Regrets aside, I'm really exited because this is a new start and I really hope that we will get some strong and valuable involvement/contribution from the community and also cross fertilization with EPP and Maya (hope to see some of those guys become committers on the provisioning since it will influence a lot what they are doing). In fact I personnaly believe it is the perfect opportunity since we are starting from scratch and all in the open. Ok it is not perfectly from scratch because I have already committed some code, but this is more a starting point for discussions and directions rather than being the final answer.
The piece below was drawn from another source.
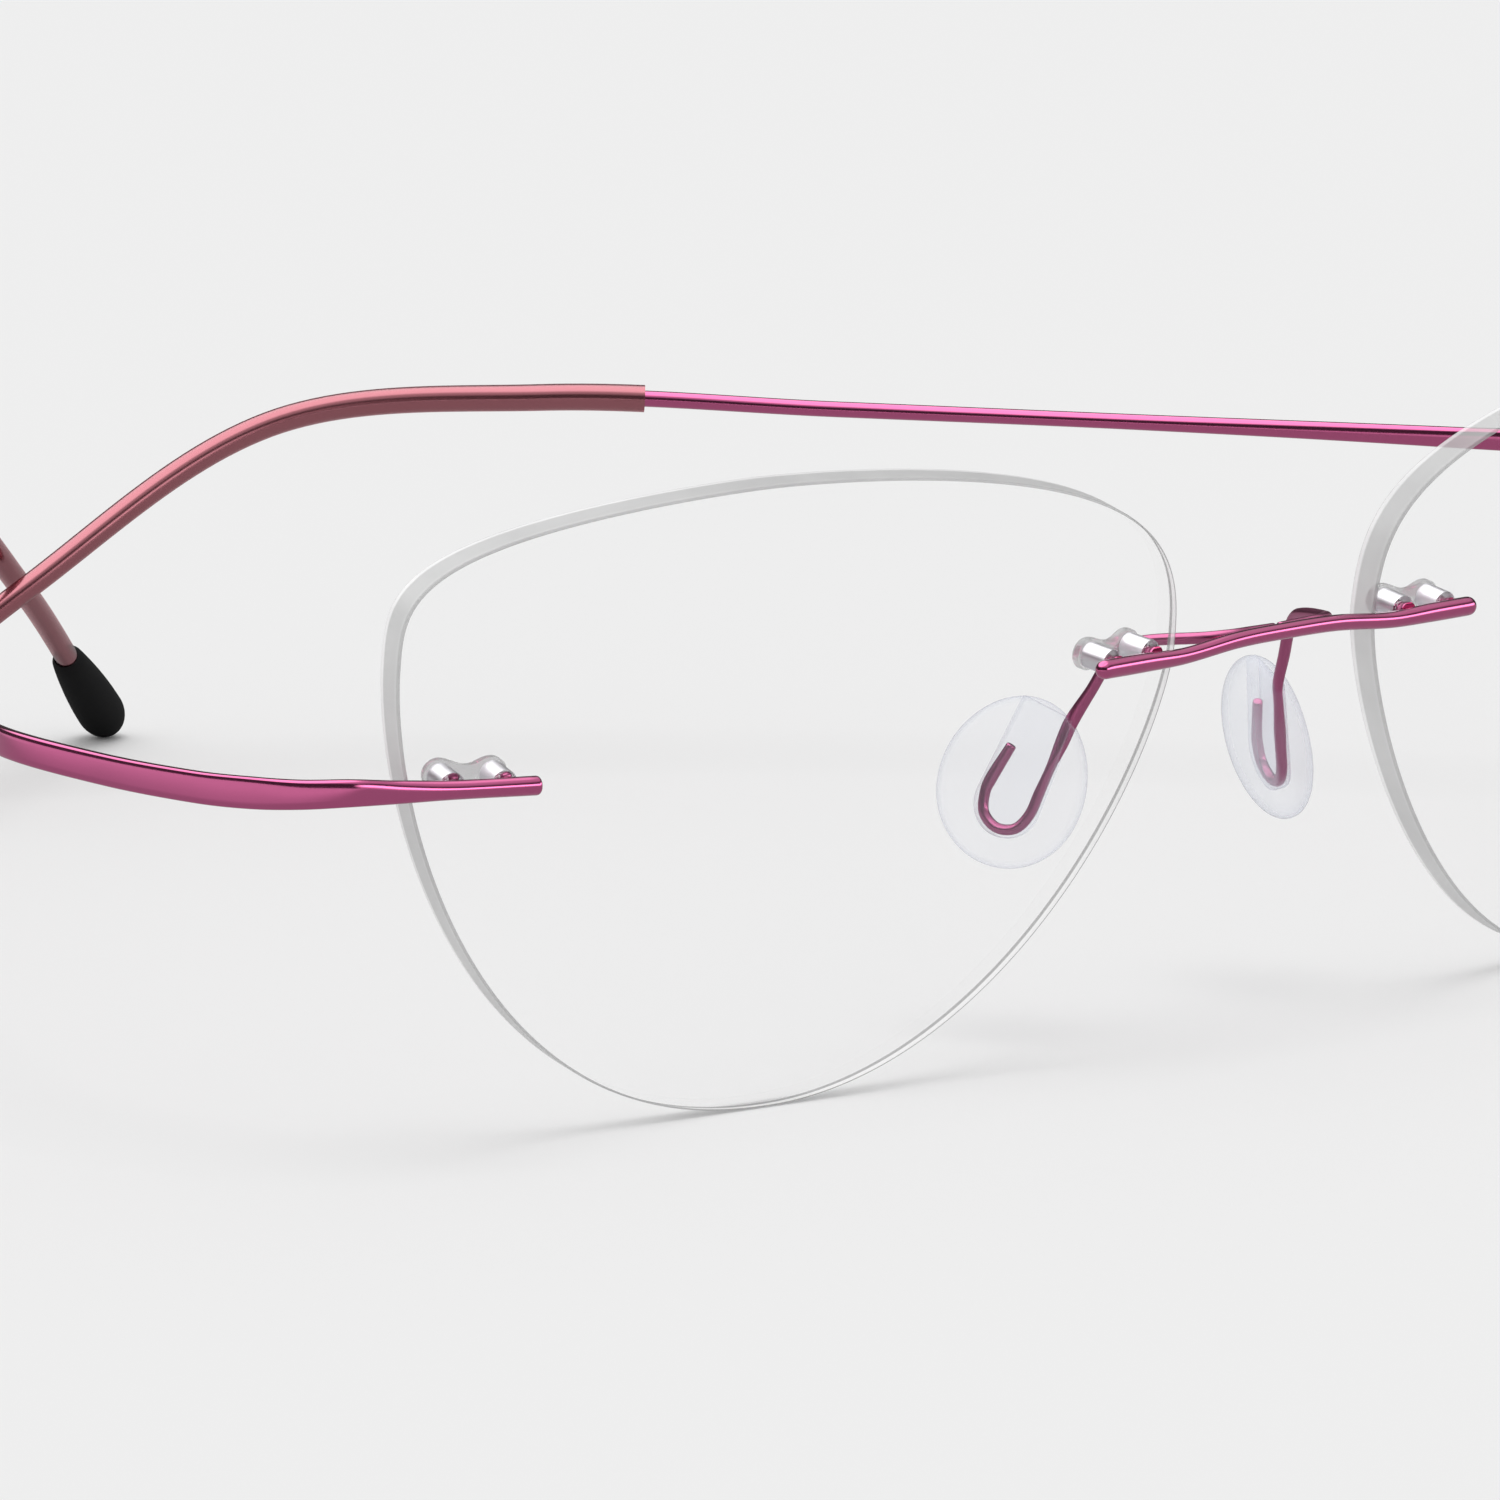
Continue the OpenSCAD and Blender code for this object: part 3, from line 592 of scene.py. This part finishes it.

So now I'm off to finish my suitcase and other slides, and I hope to see you at the "provisioning, an update on update" bof wednesday night.


Monday, February 19, 2007

On the road to a new update manager

In order to start paving the road to a new update manager, a provisioning work area is being put to vote on the equinox incubator. The proposal can be found here; and you can vote on the equinox-dev mailing list.


Monday, February 05, 2007

Multiple versions of the same bundle during the build

Following the theme "pde to support multiple versions", I've just released the support for multiple versions in PDE Build.
This means that you can now build a product / feature made of multiple versions of the same bundle (given that they are not marked singleton).

How do you do that:
- In the feature.xml, identify the plugin and replace the 0.0.0 by the first three segments of the desired version followed by the string "qualifier". Example:
    <plugin id="org.junit" version="3.8.1.qualifier" ... />
    <plugin id="org.junit" version="4.1.0.qualifier" ... />

- In the map file, identify the plugin and add the first three segments of the version before the '=' sign (don't forget the comma)
    plugin@junit,3.8.1=v20070301.....
    plugin@junit,4.1.0=v20070301.....

Of course, if you don't use multiple versions you don't have to do anything new.